If we replace 13 by 12 then I think 51, 53, 55, 57, and 59 are the only examples (right?).
I haven’t thought too hard about it but if b is a base > 2 and s is a two-digit number base b, other than b and b + 1, is there always an example?
Arrange the numbers in a 9×10 grid (like a chessboard?)
Can 7 rooks attack every square? If they are non-attacking, how many squares in all will not be attacked?
12 corresponds to rooks that attack each other. Maybe look at (b,s) = 1.
Must 9 non-attacking rooks attack every square?
This is a nice way to think about it. Maybe (following your comment below) I would even say we should allow one-digit numbers (as two-digit numbers whose first digit is 0). Working through the details: if we’re in base b, then we have a b-by-b square. The multiples of (b + 1) are the diagonal of the square, and from every other square we can move to the diagonal by a rook’s move. If we consider the multiples of (b + k) for k > 1, the smallest one is 00 = 0 * (b + k), and the largest of them is definitely at most (b – 2) * (b + k) because (b – 1) * (b + k) > (b – 1) * (b + 1) = b^2 – 1, so (b – 1) * (b + k) has at least three digits. Thus there are at most (b – 2) + 1 good spots on the b-by-b square; so some row doesn’t have a good spot, and some column also doesn’t, and so the intersection of that row and column is what we want.
Furthermore, if b and b + k (equivalently, b and k) are relatively prime, then these rooks will all be in different rows and different columns, so the unattacked cells will form a nice square grid (spread out in the bigger square, not necessarily regularly). When they’re not relatively prime, some of the rooks will end up in the same columns, so we’ll end up with a rectangle with extra columns instead of a square; definitely the gcd of b and k is relevant (I guess we can hit at most b/gcd(b, k) different columns?).
P.S. No post on the mayoral primary? You’re in the Bronx, that’s Cuomo country, right ;) ?
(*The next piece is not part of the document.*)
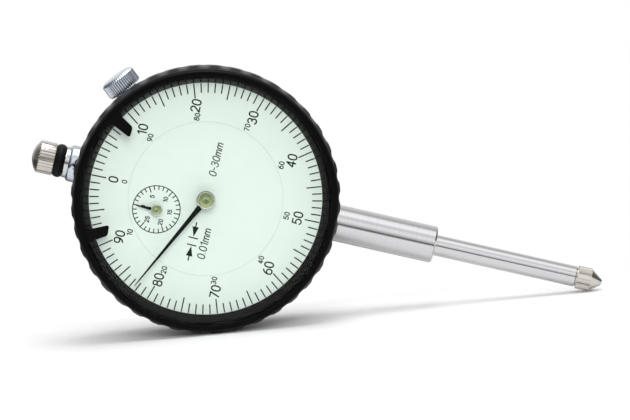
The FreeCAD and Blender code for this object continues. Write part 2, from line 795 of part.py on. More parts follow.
def hairspring_stud():
    radius = 0.5
    x = take_up_arbor[0] + hairspring_end() + hairspring_strip + radius
    return disc(radius, (hairspring_layer[0] - 0.1, rear_plate[0]), (x, take_up_arbor[1]))


# ---- pointers -----------------------------------------------------------------------------
def blade(place, degrees, outline, front, back, bore):
    """Flat pointer drawn upwards from its centre, then turned to its reading."""
    x, z = place
    right = [Vector(x + half, front, z + radius) for radius, half in outline]
    left = [Vector(x - half, front, z + radius) for radius, half in reversed(outline)]
    arm = face_of(right + left).extrude(Vector(0, back - front, 0))
    eye = disc(outline[0][1] * 1.6, (front, back), place)
    shape = arm.fuse(eye).removeSplitter().cut(disc(bore, (front - 1, back + 1), place))
    shape.rotate(Vector(x, 0, z), Vector(0, 1, 0), degrees)
    return shape


def main_pointer():
    outline = [(0.0, 1.1), (2.2, 0.62), (5.0, 0.48), (pointer_length - 1.5, 0.13), (pointer_length, 0.05)]
    degrees = 3.6 * pointer_reading - 360
    return blade(centre, degrees, outline, pointer_front, pointer_back, 0.9)


def pointer_hub():
    front = -12.8
    return turned_about_dial([
        (0.25, front), (1.6, front), (2.06, front + 0.35), (2.06, pointer_front),
        (0.9, pointer_front), (0.9, -10.7), (journal_radius, -10.7),
        (journal_radius, pointer_front + 0.4), (0.25, pointer_front + 0.4)])


def counter_pointer():
    outline = [(0.0, 0.5), (1.4, 0.34), (4.0, 0.13), (4.6, 0.05)]
    return blade(counter_arbor, 0, outline, counter_pointer_front, counter_pointer_back, 0.65)


def counter_hub():
    front = -11.4
    return turned_about_dial([
        (0.15, front), (1.0, front), (1.3, front + 0.25), (1.3, counter_pointer_front),
        (0.65, counter_pointer_front), (0.65, -10.2), (journal_radius, -10.2),
        (journal_radius, counter_pointer_front - 0.3), (0.15, counter_pointer_front - 0.3)],
        counter_arbor)


# ---- write every node ---------------------------------------------------------------------
save("case_body", case_body())
save("stem", stem())
save("lower_guide_bush", lower_guide_bush())
save("upper_bush", upper_bush())
save("upper_guide_bush", upper_guide_bush())
save("back_gasket", back_gasket())
save("back_cover", back_cover())
save("back_cover_screws", *back_cover_screws())
save("bezel_retaining_ring", bezel_retaining_ring())

save("bezel", bezel())
save("crystal", crystal())
save("crystal_gasket", crystal_gasket())
save("scale_ring", scale_ring())
for marker_name, marker_angle in marker_angles.items():
    save(marker_name, limit_marker(marker_angle))
save("clamp_screw", clamp_screw())
save("clamp_dog", clamp_dog())

save("inner_dial", inner_dial())
save("front_plate", front_plate_body())
save("rear_plate", rear_plate_body())
save("plate_pillars", *plate_pillars())
save("pillar_screws", *pillar_screws())
save("plate_screws", *plate_screws())
save("rack_bridge", rack_bridge())
save("bridge_screws", *bridge_screws())
save("pivot_bushes", *pivot_bushes())
save("counter_bush", counter_bush())

save("spindle", spindle())
save("guide_pin", guide_pin())
save("contact_point", contact_point())
save("contact_ball", contact_ball())
save("spindle_cap", spindle_cap())
save("bumper_o_ring", bumper_o_ring())
save("guide_rail", guide_rail())
save("guide_rail_screws", *guide_rail_screws())
save("spring_anchor_pin", spring_anchor_pin())
save("return_spring", return_spring())

save("rack_pinion_arbor", rack_pinion_arbor())
save("rack_gear", bored_wheel(to_centre, rack_arbor, rack_gear_layer))
save("centre_pinion_arbor", centre_pinion_arbor())
save("take_up_arbor", take_up_shaft())
save("take_up_gear", bored_wheel(take_up_tooth, take_up_arbor, take_up_layer))
save("hairspring_collet", hairspring_collet())
save("hairspring", hairspring())
save("hairspring_stud", hairspring_stud())
save("counter_drive_pinion", counter_drive_pinion())
save("counter_arbor", counter_shaft())
save("counter_gear", counter_gear())

save("main_pointer", main_pointer())
save("pointer_hub", pointer_hub())
save("counter_pointer", counter_pointer())
save("counter_hub", counter_hub())
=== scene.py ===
import json
import math

import bmesh
import bpy
from mathutils import Matrix, Vector


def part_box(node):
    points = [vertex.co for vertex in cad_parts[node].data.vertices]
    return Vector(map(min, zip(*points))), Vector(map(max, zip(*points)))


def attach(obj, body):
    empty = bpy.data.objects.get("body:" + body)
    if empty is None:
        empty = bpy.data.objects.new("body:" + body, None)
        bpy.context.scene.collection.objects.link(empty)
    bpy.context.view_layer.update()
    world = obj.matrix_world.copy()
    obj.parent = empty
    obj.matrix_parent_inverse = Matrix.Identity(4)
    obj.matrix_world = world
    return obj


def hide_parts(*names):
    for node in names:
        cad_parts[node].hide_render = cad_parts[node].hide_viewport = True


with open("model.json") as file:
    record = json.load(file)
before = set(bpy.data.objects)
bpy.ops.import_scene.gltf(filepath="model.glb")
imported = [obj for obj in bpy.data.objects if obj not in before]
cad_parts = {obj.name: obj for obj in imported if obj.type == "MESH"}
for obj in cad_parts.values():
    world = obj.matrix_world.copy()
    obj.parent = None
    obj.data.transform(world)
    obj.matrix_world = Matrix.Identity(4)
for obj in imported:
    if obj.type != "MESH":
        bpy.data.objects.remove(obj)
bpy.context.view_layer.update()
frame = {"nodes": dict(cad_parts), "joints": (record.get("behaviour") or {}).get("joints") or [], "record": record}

# Looks of a dial indicator, in metres, in the part's own frame: the plunger lies along Z and the
# dial faces -Y.  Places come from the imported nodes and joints, sizes of print and trim are here.

MM = 0.001
NODES = frame["nodes"]
JOINTS = {joint["name"]: joint for joint in frame["joints"]}

DIAL = Vector(JOINTS["pointer_turn"]["pos_m"])
DIAL_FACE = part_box("inner_dial")[0].y
COUNTER = Vector(JOINTS["counter_turn"]["pos_m"])
BEZEL_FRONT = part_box("bezel")[0].y
BEZEL_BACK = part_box("bezel")[1].y
BEZEL_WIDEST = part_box("bezel")[1].x
CAP_LOW, CAP_HIGH = (corner.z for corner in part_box("spindle_cap"))
CAP_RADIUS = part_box("spindle_cap")[1].x
CLAMP_AXIS = -Vector(JOINTS["clamp_screw_turn"]["axis"])
CLAMP_PLACE = Vector(JOINTS["clamp_screw_turn"]["pos_m"])

FLUTES = 40
FLUTE_RADIUS = 3.2 * MM
FLUTE_DEPTH = 0.34 * MM
FLUTE_BLEND = 0.14 * MM
KNURL_GROOVE = 3 / 16         # half width of a knurl's groove, as a share of the pitch
SCALE_TURN = -0.8             # degrees by which the bezel stands off its zero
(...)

Should we consider 40 and 80? I think someone would need to specify whether to allow “change” to include “delete” – which way is more interesting?
Oh good point, I didn’t think about 0 at all! On reflection, I would vote that 40 shouldn’t count (because 00 = 0 is a multiple of 13), which I suppose would make my original answer correct but only by accident :-).